— start —

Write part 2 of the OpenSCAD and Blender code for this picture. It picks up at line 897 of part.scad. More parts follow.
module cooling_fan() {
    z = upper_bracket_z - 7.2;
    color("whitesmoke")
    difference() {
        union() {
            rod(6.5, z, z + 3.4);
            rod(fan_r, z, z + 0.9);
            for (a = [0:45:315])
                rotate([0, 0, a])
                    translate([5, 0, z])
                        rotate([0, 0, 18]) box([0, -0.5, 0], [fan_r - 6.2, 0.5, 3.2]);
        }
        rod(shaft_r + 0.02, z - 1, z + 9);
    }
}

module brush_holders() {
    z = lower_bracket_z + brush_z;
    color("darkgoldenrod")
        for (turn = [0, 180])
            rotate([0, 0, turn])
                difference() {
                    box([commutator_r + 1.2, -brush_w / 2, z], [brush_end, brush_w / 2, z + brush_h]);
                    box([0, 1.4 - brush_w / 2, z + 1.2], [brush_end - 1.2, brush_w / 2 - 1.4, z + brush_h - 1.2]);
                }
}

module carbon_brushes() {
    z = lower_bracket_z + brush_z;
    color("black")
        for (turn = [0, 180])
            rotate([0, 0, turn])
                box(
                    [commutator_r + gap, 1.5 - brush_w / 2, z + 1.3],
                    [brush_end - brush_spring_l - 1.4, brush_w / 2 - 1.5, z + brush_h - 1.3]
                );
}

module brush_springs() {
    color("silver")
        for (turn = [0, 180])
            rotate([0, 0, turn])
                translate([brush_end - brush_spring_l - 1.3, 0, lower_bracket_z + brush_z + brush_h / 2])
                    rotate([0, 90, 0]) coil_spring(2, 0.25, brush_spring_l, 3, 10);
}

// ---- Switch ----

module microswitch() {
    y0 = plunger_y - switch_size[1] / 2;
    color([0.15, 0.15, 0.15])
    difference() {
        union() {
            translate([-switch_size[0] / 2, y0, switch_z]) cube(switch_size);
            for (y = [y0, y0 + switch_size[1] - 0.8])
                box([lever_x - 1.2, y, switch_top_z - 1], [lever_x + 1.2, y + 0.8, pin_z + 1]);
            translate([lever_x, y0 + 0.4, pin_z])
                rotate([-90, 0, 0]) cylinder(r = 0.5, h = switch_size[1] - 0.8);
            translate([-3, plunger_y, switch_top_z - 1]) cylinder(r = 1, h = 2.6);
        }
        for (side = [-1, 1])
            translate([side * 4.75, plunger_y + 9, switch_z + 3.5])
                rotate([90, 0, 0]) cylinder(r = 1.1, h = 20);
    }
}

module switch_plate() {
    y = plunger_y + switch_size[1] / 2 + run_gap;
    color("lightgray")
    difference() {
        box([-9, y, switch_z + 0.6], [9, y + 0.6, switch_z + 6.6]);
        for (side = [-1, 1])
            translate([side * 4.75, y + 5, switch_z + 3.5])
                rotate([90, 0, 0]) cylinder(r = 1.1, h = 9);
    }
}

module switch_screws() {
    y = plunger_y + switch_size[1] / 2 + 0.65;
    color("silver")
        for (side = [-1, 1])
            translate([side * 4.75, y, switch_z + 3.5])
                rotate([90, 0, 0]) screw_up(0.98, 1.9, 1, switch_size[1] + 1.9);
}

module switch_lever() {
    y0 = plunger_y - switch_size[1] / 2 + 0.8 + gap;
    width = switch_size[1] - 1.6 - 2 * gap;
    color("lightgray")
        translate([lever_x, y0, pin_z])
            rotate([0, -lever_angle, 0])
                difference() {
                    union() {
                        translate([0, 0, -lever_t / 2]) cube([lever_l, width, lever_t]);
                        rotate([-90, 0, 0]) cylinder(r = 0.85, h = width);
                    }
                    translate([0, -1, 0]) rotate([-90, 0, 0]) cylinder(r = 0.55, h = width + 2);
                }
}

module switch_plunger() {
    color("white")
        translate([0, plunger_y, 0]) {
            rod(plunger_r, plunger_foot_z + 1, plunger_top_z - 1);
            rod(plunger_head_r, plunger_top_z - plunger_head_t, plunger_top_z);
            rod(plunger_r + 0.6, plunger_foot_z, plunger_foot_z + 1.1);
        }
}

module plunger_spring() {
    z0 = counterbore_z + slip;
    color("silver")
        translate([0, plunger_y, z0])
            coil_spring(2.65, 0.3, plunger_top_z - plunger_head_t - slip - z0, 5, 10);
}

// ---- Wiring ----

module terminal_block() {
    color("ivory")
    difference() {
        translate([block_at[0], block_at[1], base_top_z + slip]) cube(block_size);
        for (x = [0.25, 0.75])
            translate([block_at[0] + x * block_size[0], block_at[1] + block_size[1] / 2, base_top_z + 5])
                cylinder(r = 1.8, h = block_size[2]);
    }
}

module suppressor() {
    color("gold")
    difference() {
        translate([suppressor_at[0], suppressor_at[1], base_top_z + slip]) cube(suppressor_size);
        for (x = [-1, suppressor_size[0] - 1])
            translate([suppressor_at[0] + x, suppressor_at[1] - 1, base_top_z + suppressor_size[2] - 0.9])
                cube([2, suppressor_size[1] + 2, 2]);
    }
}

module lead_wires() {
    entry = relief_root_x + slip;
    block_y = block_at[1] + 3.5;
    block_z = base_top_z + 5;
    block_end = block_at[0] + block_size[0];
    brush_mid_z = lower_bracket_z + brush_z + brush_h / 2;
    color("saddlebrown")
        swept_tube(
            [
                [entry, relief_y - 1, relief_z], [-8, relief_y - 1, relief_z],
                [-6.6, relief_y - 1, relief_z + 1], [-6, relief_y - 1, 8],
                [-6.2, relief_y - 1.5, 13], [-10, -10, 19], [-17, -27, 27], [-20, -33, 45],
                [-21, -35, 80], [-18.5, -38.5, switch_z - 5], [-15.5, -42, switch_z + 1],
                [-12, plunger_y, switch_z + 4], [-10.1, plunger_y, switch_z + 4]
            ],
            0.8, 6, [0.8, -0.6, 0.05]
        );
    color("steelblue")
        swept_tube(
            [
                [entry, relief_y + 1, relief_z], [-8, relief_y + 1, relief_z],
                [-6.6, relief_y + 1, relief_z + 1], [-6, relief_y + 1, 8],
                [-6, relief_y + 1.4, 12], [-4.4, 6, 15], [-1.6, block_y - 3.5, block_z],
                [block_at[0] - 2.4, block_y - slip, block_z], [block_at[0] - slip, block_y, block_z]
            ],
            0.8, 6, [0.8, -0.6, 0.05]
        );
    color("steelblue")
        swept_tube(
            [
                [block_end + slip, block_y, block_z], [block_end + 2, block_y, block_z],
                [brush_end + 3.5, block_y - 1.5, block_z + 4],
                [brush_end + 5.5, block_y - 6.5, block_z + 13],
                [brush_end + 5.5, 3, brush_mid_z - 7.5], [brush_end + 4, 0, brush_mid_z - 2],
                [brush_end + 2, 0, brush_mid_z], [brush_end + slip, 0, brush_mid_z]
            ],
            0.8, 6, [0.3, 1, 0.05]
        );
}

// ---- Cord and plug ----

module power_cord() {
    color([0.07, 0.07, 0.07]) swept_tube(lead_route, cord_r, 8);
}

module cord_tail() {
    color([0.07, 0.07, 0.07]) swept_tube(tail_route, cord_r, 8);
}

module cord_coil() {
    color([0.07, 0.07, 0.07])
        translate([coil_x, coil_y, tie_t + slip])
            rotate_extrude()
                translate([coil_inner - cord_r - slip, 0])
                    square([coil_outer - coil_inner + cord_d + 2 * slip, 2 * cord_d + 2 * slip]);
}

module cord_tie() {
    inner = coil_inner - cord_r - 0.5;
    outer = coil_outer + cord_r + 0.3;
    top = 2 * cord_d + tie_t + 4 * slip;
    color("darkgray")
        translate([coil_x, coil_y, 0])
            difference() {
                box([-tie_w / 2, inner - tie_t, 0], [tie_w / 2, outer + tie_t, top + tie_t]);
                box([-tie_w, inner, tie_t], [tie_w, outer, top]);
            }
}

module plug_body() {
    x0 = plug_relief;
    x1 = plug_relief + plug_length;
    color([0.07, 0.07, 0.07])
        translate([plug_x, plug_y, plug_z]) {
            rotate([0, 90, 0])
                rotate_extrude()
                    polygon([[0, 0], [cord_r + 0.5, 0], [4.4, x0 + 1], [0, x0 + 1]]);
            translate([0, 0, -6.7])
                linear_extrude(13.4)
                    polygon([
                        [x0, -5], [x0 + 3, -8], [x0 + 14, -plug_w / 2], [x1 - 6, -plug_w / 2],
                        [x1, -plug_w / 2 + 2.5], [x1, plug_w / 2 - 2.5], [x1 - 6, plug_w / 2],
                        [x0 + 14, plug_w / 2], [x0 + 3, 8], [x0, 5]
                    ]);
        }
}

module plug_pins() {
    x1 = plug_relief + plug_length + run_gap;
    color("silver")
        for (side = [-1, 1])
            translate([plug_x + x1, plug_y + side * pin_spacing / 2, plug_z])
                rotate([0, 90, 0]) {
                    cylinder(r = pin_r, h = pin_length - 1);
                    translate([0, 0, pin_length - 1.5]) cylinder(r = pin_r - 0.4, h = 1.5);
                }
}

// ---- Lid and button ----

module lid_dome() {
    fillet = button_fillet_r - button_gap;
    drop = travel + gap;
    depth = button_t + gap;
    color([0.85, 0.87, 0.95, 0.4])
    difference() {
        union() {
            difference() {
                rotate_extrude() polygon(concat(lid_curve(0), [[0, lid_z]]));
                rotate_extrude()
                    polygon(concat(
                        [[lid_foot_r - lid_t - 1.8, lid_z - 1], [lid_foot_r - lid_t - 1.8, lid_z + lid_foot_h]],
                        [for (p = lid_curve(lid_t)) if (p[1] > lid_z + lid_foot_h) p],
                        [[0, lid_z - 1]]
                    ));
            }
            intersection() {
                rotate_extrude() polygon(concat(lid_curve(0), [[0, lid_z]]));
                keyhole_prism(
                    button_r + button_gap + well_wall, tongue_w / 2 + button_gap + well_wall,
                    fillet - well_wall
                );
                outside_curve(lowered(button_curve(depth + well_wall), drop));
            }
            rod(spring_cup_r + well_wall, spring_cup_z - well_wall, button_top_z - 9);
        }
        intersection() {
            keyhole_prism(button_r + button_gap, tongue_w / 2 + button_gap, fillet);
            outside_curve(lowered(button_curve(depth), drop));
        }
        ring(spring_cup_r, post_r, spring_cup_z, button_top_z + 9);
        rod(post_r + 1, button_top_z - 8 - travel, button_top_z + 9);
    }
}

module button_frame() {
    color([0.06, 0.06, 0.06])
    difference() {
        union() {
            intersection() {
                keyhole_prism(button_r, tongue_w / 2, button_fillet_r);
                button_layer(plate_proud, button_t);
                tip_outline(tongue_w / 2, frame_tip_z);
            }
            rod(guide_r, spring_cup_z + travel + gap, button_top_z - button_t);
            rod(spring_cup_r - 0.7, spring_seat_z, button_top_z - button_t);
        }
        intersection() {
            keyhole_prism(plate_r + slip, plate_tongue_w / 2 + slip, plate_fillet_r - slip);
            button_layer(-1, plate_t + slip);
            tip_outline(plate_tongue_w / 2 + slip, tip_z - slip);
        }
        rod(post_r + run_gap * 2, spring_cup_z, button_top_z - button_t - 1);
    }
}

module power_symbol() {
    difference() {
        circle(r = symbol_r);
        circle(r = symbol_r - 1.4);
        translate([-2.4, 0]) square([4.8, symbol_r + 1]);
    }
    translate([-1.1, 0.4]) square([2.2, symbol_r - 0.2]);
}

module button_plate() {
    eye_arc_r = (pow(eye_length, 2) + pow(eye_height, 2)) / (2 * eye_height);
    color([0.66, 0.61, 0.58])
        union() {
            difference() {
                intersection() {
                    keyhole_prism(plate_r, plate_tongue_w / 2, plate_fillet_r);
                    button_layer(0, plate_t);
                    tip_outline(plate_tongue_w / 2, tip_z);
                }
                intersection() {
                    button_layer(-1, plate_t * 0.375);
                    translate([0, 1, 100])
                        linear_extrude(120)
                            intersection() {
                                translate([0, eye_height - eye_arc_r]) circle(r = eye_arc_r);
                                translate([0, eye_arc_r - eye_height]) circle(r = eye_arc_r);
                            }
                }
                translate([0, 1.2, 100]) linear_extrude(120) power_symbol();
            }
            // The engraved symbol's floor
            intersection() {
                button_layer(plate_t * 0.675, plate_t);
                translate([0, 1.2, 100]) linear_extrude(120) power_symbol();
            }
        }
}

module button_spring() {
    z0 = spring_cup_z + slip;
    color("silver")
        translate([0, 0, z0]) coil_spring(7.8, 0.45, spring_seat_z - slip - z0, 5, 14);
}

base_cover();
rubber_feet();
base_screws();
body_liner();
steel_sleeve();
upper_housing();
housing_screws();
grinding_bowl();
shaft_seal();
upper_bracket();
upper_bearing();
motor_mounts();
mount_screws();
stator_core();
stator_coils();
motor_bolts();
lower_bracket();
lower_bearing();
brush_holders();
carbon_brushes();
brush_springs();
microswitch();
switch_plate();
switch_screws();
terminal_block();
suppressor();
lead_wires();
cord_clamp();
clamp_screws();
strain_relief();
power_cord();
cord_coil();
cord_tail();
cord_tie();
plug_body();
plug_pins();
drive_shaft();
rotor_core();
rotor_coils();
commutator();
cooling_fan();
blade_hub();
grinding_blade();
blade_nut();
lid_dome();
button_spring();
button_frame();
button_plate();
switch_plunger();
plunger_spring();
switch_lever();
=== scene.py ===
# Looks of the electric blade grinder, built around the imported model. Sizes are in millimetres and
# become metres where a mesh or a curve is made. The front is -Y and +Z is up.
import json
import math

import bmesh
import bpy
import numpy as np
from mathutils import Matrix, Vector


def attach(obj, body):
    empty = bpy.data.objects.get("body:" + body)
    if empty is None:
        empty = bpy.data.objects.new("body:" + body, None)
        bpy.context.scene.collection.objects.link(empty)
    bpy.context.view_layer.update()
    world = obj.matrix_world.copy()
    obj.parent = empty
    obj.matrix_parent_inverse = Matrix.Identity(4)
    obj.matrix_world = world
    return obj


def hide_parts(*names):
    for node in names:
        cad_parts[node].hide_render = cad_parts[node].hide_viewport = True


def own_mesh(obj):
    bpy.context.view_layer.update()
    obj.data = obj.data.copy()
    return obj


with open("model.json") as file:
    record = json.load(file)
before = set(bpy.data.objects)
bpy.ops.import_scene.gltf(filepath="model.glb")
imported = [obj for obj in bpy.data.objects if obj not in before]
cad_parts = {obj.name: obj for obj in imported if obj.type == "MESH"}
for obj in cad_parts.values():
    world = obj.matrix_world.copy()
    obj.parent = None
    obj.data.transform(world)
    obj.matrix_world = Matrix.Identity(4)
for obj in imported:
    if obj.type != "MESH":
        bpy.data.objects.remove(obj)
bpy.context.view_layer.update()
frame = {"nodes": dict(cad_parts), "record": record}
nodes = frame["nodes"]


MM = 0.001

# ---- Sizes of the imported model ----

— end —
— start —

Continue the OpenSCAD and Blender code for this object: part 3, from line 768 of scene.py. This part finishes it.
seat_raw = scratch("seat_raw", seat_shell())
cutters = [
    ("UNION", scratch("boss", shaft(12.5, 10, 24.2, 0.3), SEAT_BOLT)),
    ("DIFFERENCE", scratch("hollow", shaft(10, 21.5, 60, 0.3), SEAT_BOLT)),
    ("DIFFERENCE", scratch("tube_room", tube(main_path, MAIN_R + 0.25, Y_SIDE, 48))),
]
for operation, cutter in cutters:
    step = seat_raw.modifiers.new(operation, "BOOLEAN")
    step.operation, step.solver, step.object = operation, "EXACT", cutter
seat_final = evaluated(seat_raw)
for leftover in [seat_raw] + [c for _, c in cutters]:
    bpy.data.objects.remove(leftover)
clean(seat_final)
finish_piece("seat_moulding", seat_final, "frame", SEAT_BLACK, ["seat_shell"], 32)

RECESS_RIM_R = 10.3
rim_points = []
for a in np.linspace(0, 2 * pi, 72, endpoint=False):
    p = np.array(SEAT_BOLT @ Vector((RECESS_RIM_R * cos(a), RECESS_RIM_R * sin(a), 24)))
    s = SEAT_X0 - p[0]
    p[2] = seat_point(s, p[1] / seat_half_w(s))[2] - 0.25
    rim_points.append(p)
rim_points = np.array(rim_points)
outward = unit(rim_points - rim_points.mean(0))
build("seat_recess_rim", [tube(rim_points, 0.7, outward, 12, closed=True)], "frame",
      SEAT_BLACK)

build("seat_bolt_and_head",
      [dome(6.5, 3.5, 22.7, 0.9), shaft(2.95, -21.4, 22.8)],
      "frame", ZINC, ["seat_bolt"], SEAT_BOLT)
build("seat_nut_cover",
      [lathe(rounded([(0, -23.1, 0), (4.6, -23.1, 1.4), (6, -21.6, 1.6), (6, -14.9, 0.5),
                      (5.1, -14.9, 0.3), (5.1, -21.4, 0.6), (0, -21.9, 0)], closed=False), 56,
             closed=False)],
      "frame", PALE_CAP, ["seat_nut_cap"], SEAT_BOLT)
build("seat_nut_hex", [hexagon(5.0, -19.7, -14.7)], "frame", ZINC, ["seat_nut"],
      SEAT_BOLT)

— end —
— start —

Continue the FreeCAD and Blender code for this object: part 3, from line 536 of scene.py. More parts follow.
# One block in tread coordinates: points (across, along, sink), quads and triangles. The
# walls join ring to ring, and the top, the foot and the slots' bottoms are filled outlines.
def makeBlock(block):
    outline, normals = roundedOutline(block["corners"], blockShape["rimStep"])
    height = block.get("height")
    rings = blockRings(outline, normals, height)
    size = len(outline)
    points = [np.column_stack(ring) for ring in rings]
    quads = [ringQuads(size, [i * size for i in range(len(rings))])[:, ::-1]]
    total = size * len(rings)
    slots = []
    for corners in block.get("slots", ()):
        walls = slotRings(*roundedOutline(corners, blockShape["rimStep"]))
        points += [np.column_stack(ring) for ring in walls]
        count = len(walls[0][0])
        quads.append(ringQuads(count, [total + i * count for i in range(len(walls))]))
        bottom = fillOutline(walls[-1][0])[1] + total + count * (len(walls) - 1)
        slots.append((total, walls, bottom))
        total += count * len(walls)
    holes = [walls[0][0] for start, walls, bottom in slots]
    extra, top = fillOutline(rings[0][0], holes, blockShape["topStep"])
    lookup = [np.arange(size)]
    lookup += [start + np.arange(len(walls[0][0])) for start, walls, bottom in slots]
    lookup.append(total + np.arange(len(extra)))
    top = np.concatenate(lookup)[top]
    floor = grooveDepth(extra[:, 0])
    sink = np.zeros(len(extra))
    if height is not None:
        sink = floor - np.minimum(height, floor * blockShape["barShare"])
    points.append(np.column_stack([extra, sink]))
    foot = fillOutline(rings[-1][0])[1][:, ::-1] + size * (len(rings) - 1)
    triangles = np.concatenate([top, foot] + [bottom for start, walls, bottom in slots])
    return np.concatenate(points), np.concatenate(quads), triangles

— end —

Exercise goal >> What number of lines in the records contain the word "context"? Answer with that number alone.

The solution >> 4